COP28 Blue Skies

Over a two-year period, Chiesi's scheme recycled 52,148 inhalers

Chiesi Limited’s Take AIR scheme was an inhaler recycling scheme supported by University Hospitals of Leicester NHS Trust and Leicestershire and Rutland Local Pharmaceutical Committee (LPC).  

The challenge:

Approximately 73 million inhalers are prescribed in the UK every year, with the vast majority disposed of in landfill. The propellant gas used in some inhalers is a known greenhouse gas, which, when disposed of through domestic waste, can be released into the atmosphere where it can remain and potentially contribute to global warming.

Chiesi Limited began a collaboration with the University Hospitals of Leicester NHS Trust (UHL) and Leicestershire and Rutland Local Pharmaceutical Committee (LPC) in 2021, forming Take AIR (Action for Inhaler Recycling). Take AIR was the first scheme of its kind that allowed people to dispose of and recycle empty, unwanted, or out-of-date inhalers through the post.

Pharmacies provided pre-paid, pre-addressed envelopes to patients, which they could use to recycle their inhalers. All inhaler types could be returned, and most were recycled at an energy-from-waste facility. Propellant gas from pressurised metered dose inhalers was extracted for reuse in non-pharmaceutical industries, including refrigeration and air conditioning.

Between February 2021 and February 2023, 52,148 inhalers were returned, saving 305.3 tC02e from entering the atmosphere.

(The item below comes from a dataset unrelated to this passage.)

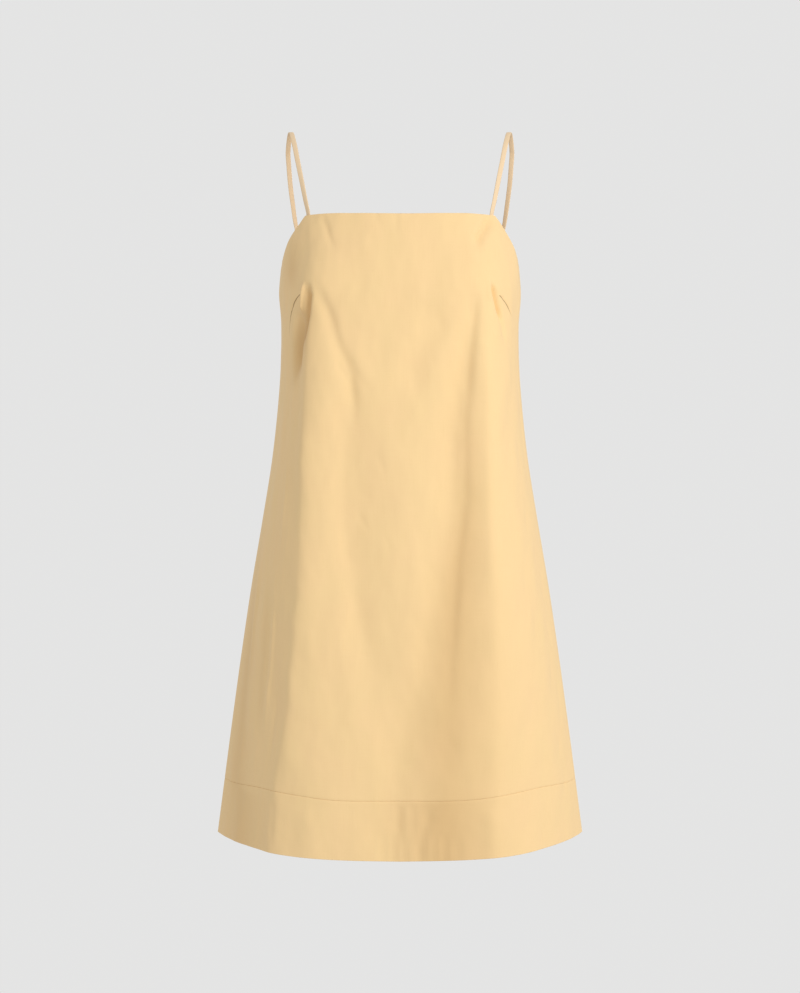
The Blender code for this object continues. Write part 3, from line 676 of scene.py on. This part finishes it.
def woven_cotton(name, tones, dart_seams=()):
    """Plain woven cotton with slubs, a little uneven in colour and dull. It has three tones, and takes
    painted shade where the mesh's deep mark says and painted shadows along the dart seams.
    """
    cotton = Finish(name)
    along, down = cotton.mark("along"), cotton.mark("down")
    warp_slubs = cotton.spots(along * (1 / SLUB_WIDTH), down * (1 / WARP_SLUB_LENGTH))
    weft_slubs = cotton.spots(along * (1 / WEFT_SLUB_LENGTH), down * (1 / SLUB_WIDTH))
    slubs = warp_slubs * WARP_SHARE + weft_slubs * WEFT_SHARE
    threads = (along * (math.pi / THREAD_ALONG)).sine() * (down * (math.pi / THREAD_DOWN)).sine()
    clouds = cotton.spots(along * (1 / CLOUD_ALONG), down * (1 / CLOUD_DOWN), CLOUD_DETAIL)
    peach, straw, deep = tones
    plain = cotton.blend(clouds, peach, straw)
    woven = cotton.blend((slubs - 0.5) * SLUB_TONE, plain, deep)
    # painted shade: the colour darkens towards the shade tone where the deep mark says
    colour = cotton.blend(cotton.mark("deep") * PAINTED_SHADE_SHARE, woven, PAINTED_SHADE_TONE)
    # painted shadow along the sewn line of each dart
    for points in dart_seams:
        colour = cotton.blend(dart_seam_shadow(along, down, points), colour, DART_SHADOW_TONE)
    cotton.feed(cotton.shader.inputs["Base Color"], colour)
    cotton.feed(cotton.shader.inputs["Roughness"], LEAST_ROUGHNESS + slubs * SLUB_ROUGHNESS)
    height = threads * THREAD_HEIGHT + slubs * SLUB_HEIGHT
    bump = cotton.node("ShaderNodeBump", {},
                       {"Height": height, "Distance": BUMP_REACH, "Strength": BUMP_STRENGTH})
    cotton.feed(cotton.shader.inputs["Normal"], bump)
    cotton.shader.inputs["Sheen Weight"].default_value = 0.12
    cotton.shader.inputs["Sheen Roughness"].default_value = 0.45
    cotton.shader.inputs["Specular IOR Level"].default_value = 0.25
    return cotton.material


def sewn_points(turn, angle):
    """The sewn end of a strap: points just inside the cloth, from the edge down, and its width's angle."""
    drops = float(top_edge(np.array(turn))) + STRAP_SEWN_LENGTH * np.array([0.0, 0.5, 1.0])
    turns = np.full(3, turn)
    points, outward = body_surface(turns, drops)
    points = points + outward * (cup_rise(turns, drops) - STRAP_SEWN_INSET)[:, None]
    return [(*point, angle) for point in points]


def unit(vectors):
    """The vectors at a length of 1."""
    return vectors / np.linalg.norm(vectors, axis=1)[:, None]


def strap_rings():
    """The outline of the wearer's left strap at each step along it, and how far along each step is.

    The outline starts at one edge. With it comes how far each of its points lies across the strap.
    """
    front = sewn_points(STRAP_FRONT_TURN, SEWN_FRONT_ANGLE)
    back = sewn_points(STRAP_BACK_TURN, SEWN_BACK_ANGLE)
    route = np.array(front[::-1] + list(STRAP_ROUTE) + back)
    lengths = np.concatenate([[0.0], np.cumsum(np.linalg.norm(np.diff(route[:, :3], axis=0), axis=1))])
    places = np.linspace(0.0, lengths[-1], STRAP_STEPS)
    x, y, z, angle = smooth_table(np.column_stack([lengths, route]), places)
    spine = np.stack([x, y, z], -1)
    direction = unit(np.gradient(spine, axis=0))
    width = np.stack([np.cos(np.radians(angle)), np.sin(np.radians(angle)), 0.0 * angle], -1)
    width = unit(width - direction * (width * direction).sum(1)[:, None])
    thick = np.cross(direction, width)
    around = np.radians(np.arange(STRAP_SIDES) * 360.0 / STRAP_SIDES)
    flat = np.sign(np.cos(around)) * np.abs(np.cos(around)) ** STRAP_EDGE_POWER * STRAP_WIDTH / 2
    deep = np.sign(np.sin(around)) * np.abs(np.sin(around)) ** STRAP_FACE_POWER * STRAP_THICKNESS / 2
    rings = spine[:, None] + width[:, None] * flat[:, None] + thick[:, None] * deep[:, None]
    return rings, places, flat


def strap(name, side, material):
    """A shoulder strap with closed ends. The side is 1 for the wearer's left, else -1."""
    rings, places, across = strap_rings()
    rings[..., 0] *= side
    number = np.arange(rings[..., 0].size).reshape(rings.shape[:2])
    beside = np.roll(number, -1, axis=1)
    faces = np.stack([number[:-1], number[1:], beside[1:], beside[:-1]], -1).reshape(-1, 4).tolist()
    faces += [number[0][::-1].tolist(), number[-1].tolist()]
    if side > 0:
        faces = [face[::-1] for face in faces]
    marks = {"along": np.tile(across, len(places)), "down": np.repeat(places, len(across)),
             "deep": np.zeros(number.size)}
    mesh = new_mesh(name, rings.reshape(-1, 3).tolist(), faces, marks)
    mesh.set_sharp_from_angle(angle=STRAP_SHARP_ANGLE)
    return show(name, mesh, material)


def dress():
    """Every piece of the dress."""
    cotton = woven_cotton("woven cotton", BUTTER_TONES)
    front_cotton = woven_cotton("woven cotton with darts", BUTTER_TONES, DART_SEAMS)
    strap_cotton = woven_cotton("strap cotton", STRAP_TONES)
    front_turns = spaced(-SIDE_TURN, SIDE_TURN, FRONT_COLUMNS, FRONT_COLUMN_CROWDS)
    back_turns = spaced(SIDE_TURN, 360.0 - SIDE_TURN, BACK_COLUMNS, BACK_COLUMN_CROWDS)
    front_rows = spaced(0.0, 1.0, FRONT_ROWS, (BUST_CROWD,) + PANEL_RIM_CROWDS)
    back_rows = spaced(0.0, 1.0, BACK_ROWS, PANEL_RIM_CROWDS)
    band_rows = spaced(0.0, 1.0, BAND_ROWS, BAND_RIM_CROWDS)

    def panel_bottom(turn):
        return hem_lines(turn)[0] - SEAM_GAP / 2

    def band_top(turn):
        return hem_lines(turn)[0] + SEAM_GAP / 2

    def hem(turn):
        return hem_lines(turn)[1]

    edge, seam = CLOTH_THICKNESS / 2, SEAM_GAP
    front = cloth_piece("front_panel", front_turns, front_rows, top_edge, panel_bottom,
                        FRONT_FOLDS, FRONT_CREASES, FRONT_PAINTED_SHADE, front_cotton, (edge, seam))
    back = cloth_piece("back_panel", back_turns, back_rows, top_edge, panel_bottom,
                       BACK_FOLDS, BACK_CREASES, (), cotton, (edge, seam))
    front_band = cloth_piece("front_hem_band", front_turns, band_rows, band_top, hem,
                             FRONT_FOLDS, BAND_CREASES, FRONT_PAINTED_SHADE, cotton, (seam, edge))
    back_band = cloth_piece("back_hem_band", back_turns, band_rows, band_top, hem,
                            BACK_FOLDS, (), (), cotton, (seam, edge))
    strap("left_strap", 1.0, strap_cotton)
    strap("right_strap", -1.0, strap_cotton)


def camera():
    """The camera at the photograph's place, level and square to the front."""
    data = bpy.data.cameras.new("camera")
    data.lens = CAMERA_LENS
    data.sensor_width = SENSOR_WIDTH
    eye = bpy.data.objects.new("camera", data)
    eye.location = CAMERA_PLACE
    eye.rotation_euler = (math.radians(90.0), 0.0, 0.0)
    bpy.context.scene.collection.objects.link(eye)
    bpy.context.scene.camera = eye


def soft_light(name, azimuth, elevation, power, size):
    """A square soft light, aimed at the middle of the dress. Azimuth 0 is in front, 90 at the right."""
    data = bpy.data.lights.new(name, "AREA")
    data.shape, data.size, data.energy = "SQUARE", size, power
    lamp = bpy.data.objects.new(name, data)
    around, up = math.radians(azimuth), math.radians(elevation)
    away = Vector((math.sin(around) * math.cos(up), -math.cos(around) * math.cos(up), math.sin(up)))
    lamp.location = LIGHT_TARGET + away * LIGHT_DISTANCE
    lamp.rotation_euler = away.to_track_quat("Z", "Y").to_euler()
    bpy.context.scene.collection.objects.link(lamp)


def surroundings():
    """Light that comes evenly from all round, where the camera itself sees a pale tone."""
    world = bpy.data.worlds.new("pale studio")
    world.use_nodes = True
    bpy.context.scene.world = world
    tree = world.node_tree
    surround = tree.nodes["Background"]
    surround.inputs["Color"].default_value = (1.0, 1.0, 1.0, 1.0)
    surround.inputs["Strength"].default_value = SURROUND_STRENGTH
    seen = tree.nodes.new("ShaderNodeBackground")
    seen.inputs["Color"].default_value = PALE
    which = tree.nodes.new("ShaderNodeMixShader")
    path = tree.nodes.new("ShaderNodeLightPath")
    tree.links.new(path.outputs["Is Camera Ray"], which.inputs[0])
    tree.links.new(surround.outputs[0], which.inputs[1])
    tree.links.new(seen.outputs[0], which.inputs[2])
    tree.links.new(which.outputs[0], tree.nodes["World Output"].inputs["Surface"])


def floor():
    """A plain floor of the same pale tone, far below the hem."""
    near, far, level = -FLOOR_REACH, FLOOR_REACH, -FLOOR_DROP
    corners = [(near, near, level), (far, near, level), (far, far, level), (near, far, level)]
    mesh = bpy.data.meshes.new("floor")
    mesh.from_pydata(corners, [], [(0, 1, 2, 3)])
    ground = bpy.data.objects.new("floor", mesh)
    bpy.context.scene.collection.objects.link(ground)
    paper = Finish("pale floor")
    paper.shader.inputs["Base Color"].default_value = (0.0, 0.0, 0.0, 1.0)
    paper.shader.inputs["Specular IOR Level"].default_value = 0.0
    paper.shader.inputs["Emission Color"].default_value = PALE
    paper.shader.inputs["Emission Strength"].default_value = 1.0
    mesh.materials.append(paper.material)
    ground.visible_diffuse = ground.visible_glossy = ground.visible_shadow = False


def studio():
    """Pale surroundings that look even from every side, a plain floor, and soft lights."""
    bpy.context.scene.view_settings.view_transform = "Standard"
    surroundings()
    floor()
    soft_light("key", azimuth=37.0, elevation=15.0, power=31.0, size=1.0)
    soft_light("side", azimuth=95.0, elevation=10.0, power=1.5, size=1.2)


camera()
studio()
dress()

[Created 22 November 2023]

GSK is working to have a positive impact on biodiversity at their sites

Human health relies on the fundamentals of nature: clean air and fresh water. Making nature easily accessible where we live, work and play also improves mental and physical wellbeing. As part of their goal to have a net positive impact on nature by 2030, GSK is committed to achieving net positive biodiversity at all their sites by 2030.

At their Stevenage site, they have already established a baseline of the species and habitats at the site and created a plan to deliver a 39% increase in biodiversity, including grass, wood, and heathlands. This pilot project will be rolled out, ensuring all GSK sites have measurable and realistic biodiversity plans in place by 2025.

COP28 GSK Heath
COP28 GSK Rewables

GSK is moving to 100% renewable energy by 2025

As part of GSK’s commitment to a net zero impact on climate, they have set a target to transition to 100% renewable electricity by 2025. In September 2021, they announced a major £50m investment at manufacturing sites in Scotland and the US to secure renewable power generation. This includes a twenty-year power purchase agreement to build, run and maintain a 28MW solar and wind turbine facility at GSK’s Irvine site. When fully operational, this project will reduce GSK’s carbon footprint by around 10,000 tonnes of carbon annually. GSK is also working on a solar farm project at its Barnard Castle Site which would generate up to 16MWp of renewable energy.

GSK is reducing emissions from inhalers

GSK’s metered dose inhalers (MDIs) for asthma and COPD account for around half of their carbon footprint. This is because the propellant used in all current MDIs contribute to greenhouse gas emissions. As part of GSK’s ambitious net-zero climate targets, they are investing in an R&D programme to transition to a next-generation lower carbon propellant. This has the potential to reduce greenhouse gas emissions from their inhalers by approximately 90%.

COP28 GSK Inhaler
COP 28 River

GSK is setting validated science-based targets for nature

With nature loss happening at a faster rate than at any time in human history, GSK is part of the first group of companies to be working to set validated science-based targets for nature. This will start with targets for freshwater and land, including water neutrality in operations and with key suppliers in water-stressed regions by 2030, and 100% of agricultural and forestry derived materials being sustainably sourced and deforestation free by 2030. This will be followed by targets for oceans and biodiversity, focused on locations across GSK’s value chain where nature is particularly under pressure.

GSK has also announced a commitment to publish TNFD (The Task Force on Nature-related Disclosures) aligned disclosures from 2026.

GSK has developed sustainable sourcing standards for key materials

As part of its commitment to a net zero, nature positive, healthier planet, GSK has developed a set of standard for suppliers who provide them with materials that are highly dependent on nature.

The standards are broken down into five separate categories: Crop, Marine, Livestock, Poultry and Processor, covering materials like lactose, gelatine, soy, palm oil, paper and sugars. The standards are designed to trace back to the materials origin, from producers (e.g. farms, fisheries, plantations) through to the next tier in the supply chain known as processors (e.g. mills, refineries).